In the given circumstance, placing the blame on the promoted gambling adverts by popular content creators takes away a chunk of the problem easily. They are to blame, they are the evils, teenagers, are getting targeted through FPL because of the content creators. It is of course an extremely wrongful act on the part of the part of every person involving themselves with the betting companies. Is that the end all and be all of the matter when it comes to sports close affinity to gambling?
The FPL content creators are pawns merely serving the interest of these greedy companies by bringing an audience the companies adhere to as prime future customers or sheep. However, one likes to see it. In our increasingly more and more corporate world, young people are losing their attunement with themself because of long working hours, often being stuck in soulless jobs, getting further away from any sort of humane activities of the young and the youth. There is of course to accompany the misery is the ever-increasing rise in the cost of living. The rise of the ultra-right-wing governments as a phenomenon all over the world has led to hate speeches and spewing of overall negativity towards one’s neighbor.

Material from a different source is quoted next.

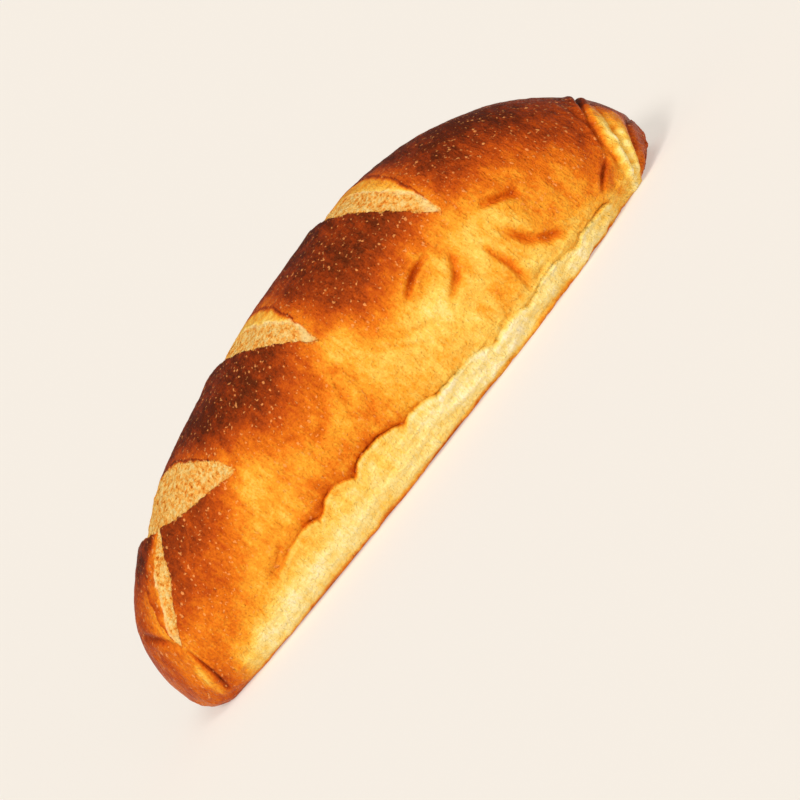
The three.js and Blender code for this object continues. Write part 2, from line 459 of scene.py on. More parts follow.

These are truly testing times, with more and more, young people struggling to hold on to their daily jobs due to work stress or mental health or physical issues. To survive alternate paths are trying to be created for sustainment that content creation in Fantasy Football probably falls into. For the rest stuck in the circle of corporate long hours, gambling, or other such possible addictions, it can be nicotine addictions as well, provides often a sense of much-needed enthrallment. The gambling companies understand these nuances of young psychologies better than anyone. They bring in the pawns of the game, to target this misery, bettering their pockets while the victims fight within themselves even more.